Il film e` centrato sui problemi esistenziali di Anais, sorella 13enne bruttina e grassa di Elena, che invece e` bella e attraente. Durante una borghesissima vacanza, trascurate da genitori assenti, iperfumatori e persi dietro i loro propri problemi, Anais e Elena incontrano un ragazzo italiano con cui Elena ha la sua prima esperienza sessuale. Anais ne e` testimone silenziosa. Il ragazzo italiano si rivelera` per quel che e`, un parvenu che ha fiutato la facile preda.
Cominciamo a dire che le due attrici protagoniste (le ragazzine, intendo) offrono una prestazione stellare. Perfette, soprattutto Anais Reboux, la bruttina. Maiuscola come al solito Laura Betti che fa un cameo (la madre dell'italiano). Il film e` profondo e, per tutta la sua durata, mantiene una tensione palpabile, a volte difficile da sopportare. Focalizzandosi su Anais, la Breillat ne mette a nudo gli aspetti piu` nascosti e intimi: sottolineo un paio di sequenze di gradne inventiva e bravura attoriale, per esempio il monologo di Anais in piscina (parla ad un ipotetico amante e bacia la ringhiera della scaletta) oppure il suo pianto sommesso durante il primo rapporto sessuale della sorella.
Esiste un rapporto di forte complicita` sororale fra le due, piu` volte sottolineato in dialoghi che suonano forse un tantino fasulli (unico difetto del film). Ma evidentemente Anais, piu` intelligente e sensibile di Elena, patisce un senso di inferiorita` schiacciante dato dalla sua bruttezza. (Chiunque non fosse un adone da piccolo sa di cosa io stia parlando, e ricordo che Freud si meravigliava dell'esistenza di un concetto come "l'amore fraterno".) Si genera cosi` una tensione che pare non avere sbocco, o magari potrebbe averlo piu` in la` nel tempo; ma il finale e` una tale sorpresa che non ne voglio dire assolutamente nulla; io sono rimasto quasi stordito, giudicate da voi.

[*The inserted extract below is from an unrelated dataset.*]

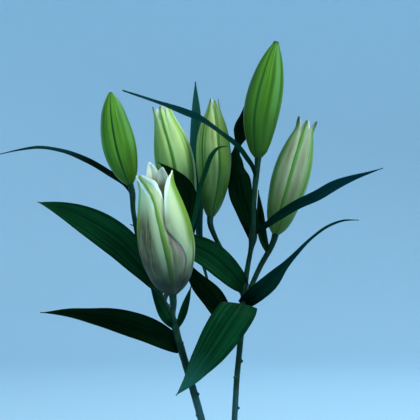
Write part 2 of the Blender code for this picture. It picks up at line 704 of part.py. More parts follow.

A` MA SOEUR e` parecchio esplicito nelle parole e nelle immagini. Ma a differenza di ROMANCE, qui ci sta tutto. Catherine Breillat riesce a trovare un equilibrio encomiabile: ci fa vedere quel che effettivamente vorremmo, senza eccedere. Il film risulta cosi` un bel pugno nello stomaco, assestato con stile e la giusta forza.